One such laboratory, which had issued the ‘destruction’ notice, was in
a shambles. Those in charge said that most of the film cans had rusted
and the celluloid reels were ongoing fire hazards. There were at least
a hundred films lying in various stages of degeneration in a room
without any lights or air. Eventually, the laboratory closed down. No
prizes for guessing the fate of those orphaned film cans. Similarly,
scores of godowns in Mumbai and in the old-worldy studios have had to
just ‘kill’ the original but ageing film prints. In several cases, no
one can even identify their titles. The disowned movies are likely to
be deleted and dumped in the trashcan.
P.K. Nair, a crusading film lover who once headed the National Film
Archive, has reiterated that countless films have been sold and
continue to be sold to raddiwallahs for a pittance; celluloid strips
have been converted into decorative armlets and bangles. In fact,
Suresh Chabria, film scholar and former chief of the archive,
retrieved and restored fragments
of Baburao Painter’s Murliwalla (1927) from a Kolhapur utensils dealer
who had picked up the reels for their ‘junk’ value.

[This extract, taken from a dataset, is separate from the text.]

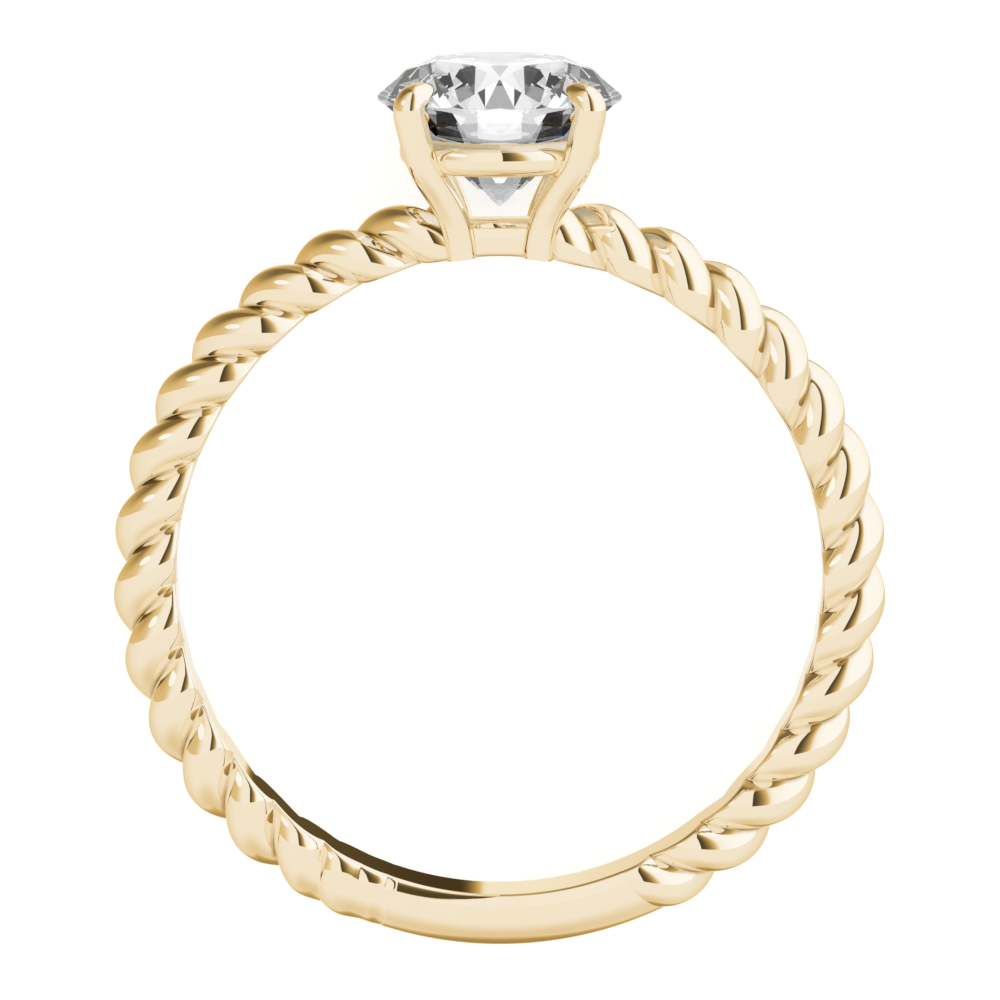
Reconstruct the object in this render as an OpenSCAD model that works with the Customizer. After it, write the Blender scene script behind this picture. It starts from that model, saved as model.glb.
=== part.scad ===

The Pune archive has collected about 1,500 Hindi film prints made
over six decades. The original prints of films by eminent filmmakers
Mrinal Sen, Mani Kaul and Kumar Shahani are believed to be in a
‘threatened condition’. Recently, Ketan Mehta was shocked to learn
that only a 16 mm print survives at the archive of his seminal film
Bhavni Bhavai (1980).
Needless to emphasise, there are many more films — good, bad and the
significant — that have just evaporated because no one cares. Also the
situation is as, if not more, lamentable as it is in other parts of
the nation’s film-producing centres. Individual film lovers can only
touch the tip of the proverbial tip of the iceberg. Organised
authorities must deal with it as a primary concern — be it the central
or state government’s film-related bodies, the new corporate studio
bosses or film industry associations. Otherwise more hidden
masterpieces of our movie culture will go down like the Titanic.